Search code examples
odooodoo-10language-translation

What is use of sanitize attribute in html type field in odoo?


In html type of field one attribute is available, In which we can pass True/False.

body_html = fields.Html('Body', translate=True, sanitize=False, help="Rich-text/HTML version of the message (placeholders may be used here)")

body_html = fields.Html('Body', translate=True, sanitize=True, help="Rich-text/HTML version of the message (placeholders may be used here)")

If we set True/False then we are getting same result.

What is difference if we set True/False in this field ?


Solution

  • It's just telling Odoo if to clean html code, like deleting scripts, tags/nodes, etc. For more information look into the code.

    def html_sanitize(src, silent=True, sanitize_tags=True, sanitize_attributes=False, sanitize_style=False, strip_style=False, strip_classes=False):
        if not src:
            return src
        src = ustr(src, errors='replace')
        # html: remove encoding attribute inside tags
        doctype = re.compile(r'(<[^>]*\s)(encoding=(["\'][^"\']*?["\']|[^\s\n\r>]+)(\s[^>]*|/)?>)', re.IGNORECASE | re.DOTALL)
        src = doctype.sub(r"", src)
    
        logger = logging.getLogger(__name__ + '.html_sanitize')
    
        # html encode email tags
        part = re.compile(r"(<(([^a<>]|a[^<>\s])[^<>]*)@[^<>]+>)", re.IGNORECASE | re.DOTALL)
        # remove results containing cite="mid:email_like@address" (ex: blockquote cite)
        # cite_except = re.compile(r"^((?!cite[\s]*=['\"]).)*$", re.IGNORECASE)
        src = part.sub(lambda m: ('cite=' not in m.group(1) and 'alt=' not in m.group(1)) and cgi.escape(m.group(1)) or m.group(1), src)
        # html encode mako tags <% ... %> to decode them later and keep them alive, otherwise they are stripped by the cleaner
        src = src.replace('<%', cgi.escape('<%'))
        src = src.replace('%>', cgi.escape('%>'))
    
        kwargs = {
            'page_structure': True,
            'style': strip_style,              # True = remove style tags/attrs
            'sanitize_style': sanitize_style,  # True = sanitize styling
            'forms': True,                     # True = remove form tags
            'remove_unknown_tags': False,
            'comments': False,
            'processing_instructions': False
        }
        if sanitize_tags:
            kwargs['allow_tags'] = allowed_tags
            if etree.LXML_VERSION >= (2, 3, 1):
                # kill_tags attribute has been added in version 2.3.1
                kwargs.update({
                    'kill_tags': tags_to_kill,
                    'remove_tags': tags_to_remove,
                })
            else:
                kwargs['remove_tags'] = tags_to_kill + tags_to_remove
    
        if sanitize_attributes and etree.LXML_VERSION >= (3, 1, 0):  # lxml < 3.1.0 does not allow to specify safe_attrs.
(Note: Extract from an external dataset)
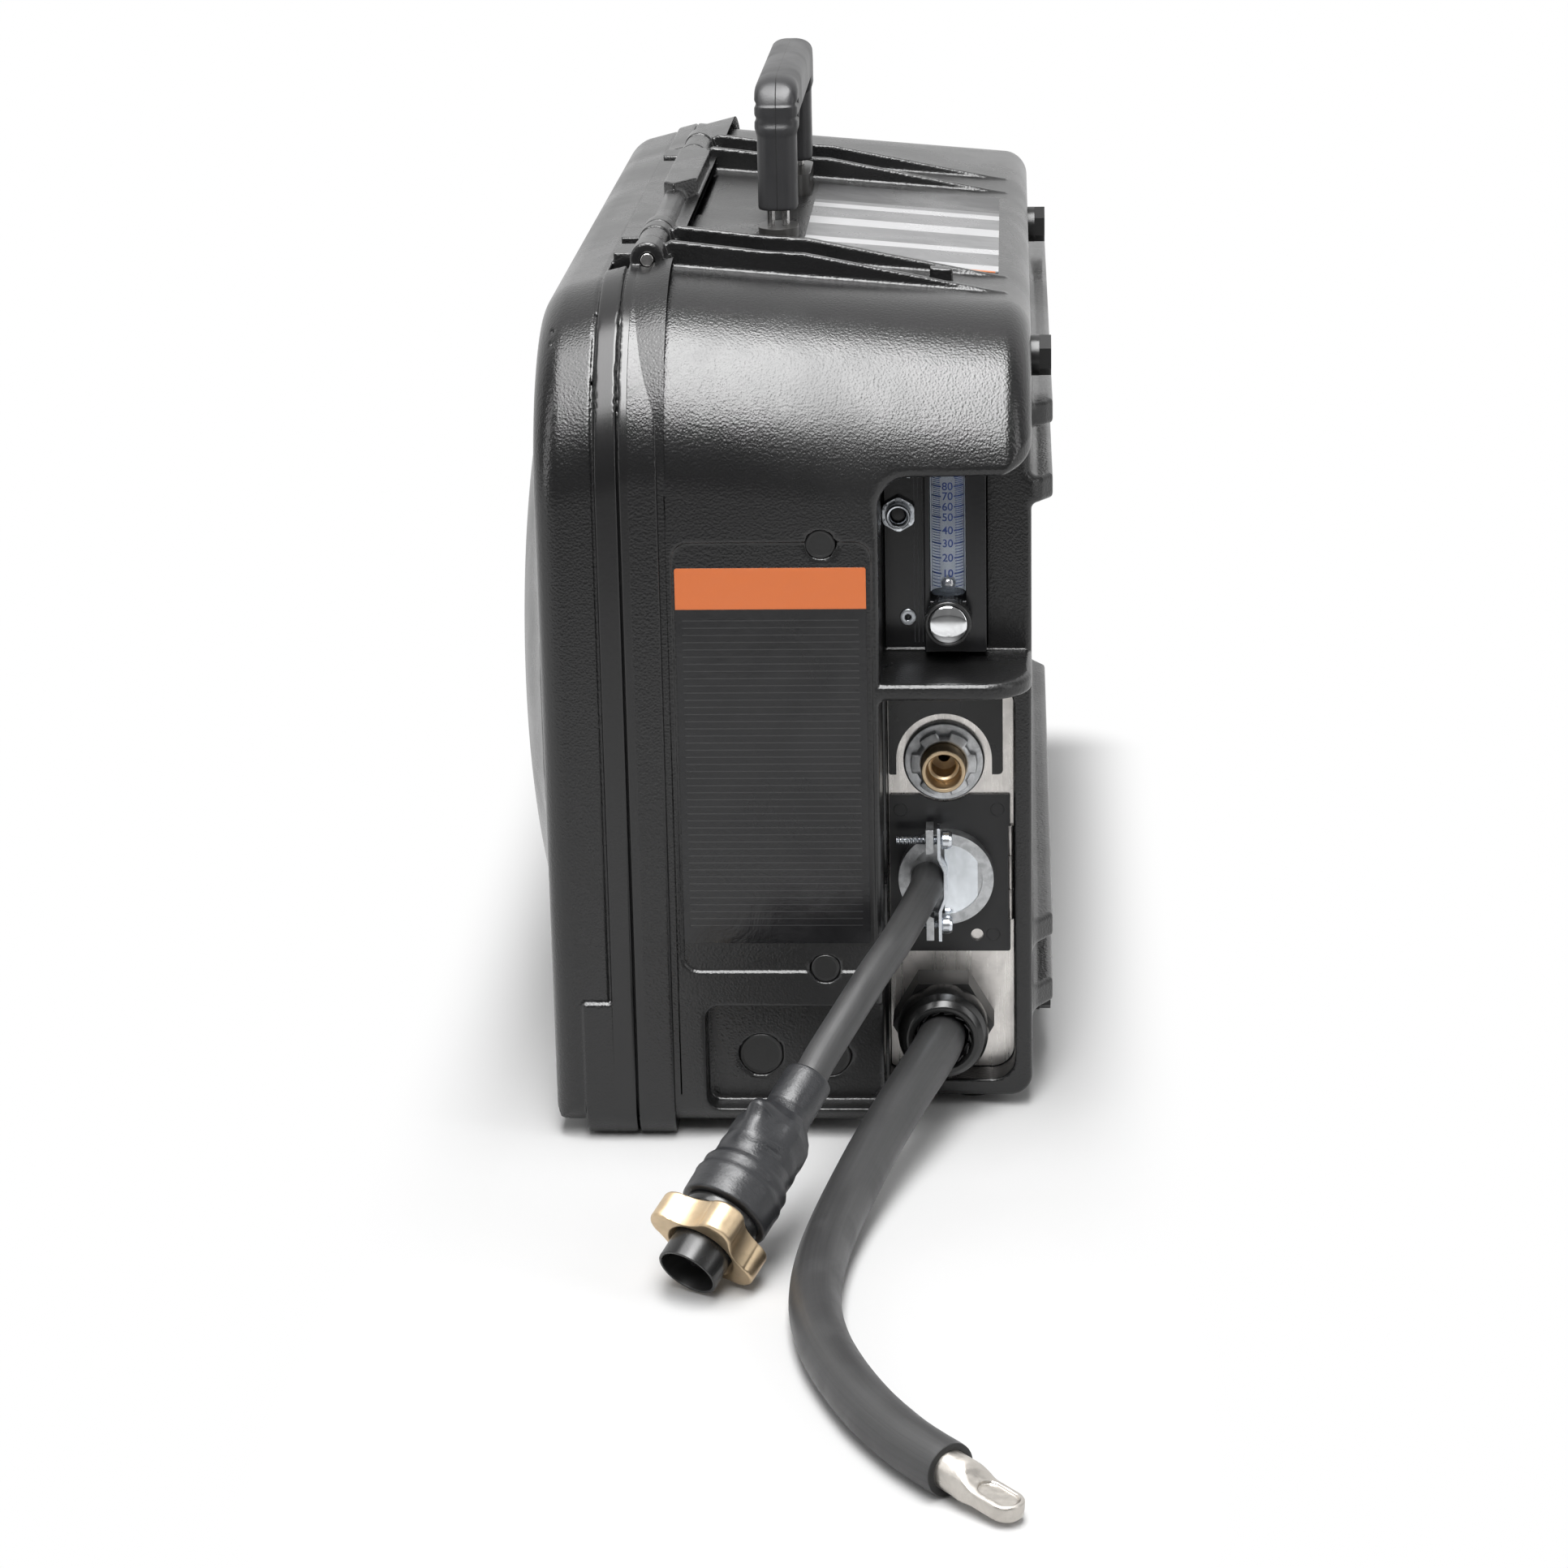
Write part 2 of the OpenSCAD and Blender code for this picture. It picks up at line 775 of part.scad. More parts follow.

We keep all attributes in order to keep "style"
            if strip_classes:
                current_safe_attrs = safe_attrs - frozenset(['class'])
            else:
                current_safe_attrs = safe_attrs
            kwargs.update({
                'safe_attrs_only': True,
                'safe_attrs': current_safe_attrs,
            })
        else:
            kwargs.update({
                'safe_attrs_only': False,  # keep oe-data attributes + style
                'strip_classes': strip_classes,  # remove classes, even when keeping other attributes
            })
    
        try:
            # some corner cases make the parser crash (such as <SCRIPT/XSS SRC=\"http://ha.ckers.org/xss.js\"></SCRIPT> in test_mail)
            cleaner = _Cleaner(**kwargs)
            cleaned = cleaner.clean_html(src)
            # MAKO compatibility: $, { and } inside quotes are escaped, preventing correct mako execution
            cleaned = cleaned.replace('%24', '$')
            cleaned = cleaned.replace('%7B', '{')
            cleaned = cleaned.replace('%7D', '}')
            cleaned = cleaned.replace('%20', ' ')
            cleaned = cleaned.replace('%5B', '[')
            cleaned = cleaned.replace('%5D', ']')
            cleaned = cleaned.replace('%7C', '|')
            cleaned = cleaned.replace('&lt;%', '<%')
            cleaned = cleaned.replace('%&gt;', '%>')
            # html considerations so real html content match database value
            cleaned.replace(u'\xa0', '&nbsp;')
        except etree.ParserError, e:
            if 'empty' in str(e):
                return ""
            if not silent:
                raise
            logger.warning('ParserError obtained when sanitizing %r', src, exc_info=True)
            cleaned = '<p>ParserError when sanitizing</p>'
        except Exception:
            if not silent:
                raise
            logger.warning('unknown error obtained when sanitizing %r', src, exc_info=True)
            cleaned = '<p>Unknown error when sanitizing</p>'
    
        # this is ugly, but lxml/etree tostring want to put everything in a 'div' that breaks the editor -> remove that
        if cleaned.startswith('<div>') and cleaned.endswith('</div>'):
            cleaned = cleaned[5:-6]
    
        return cleaned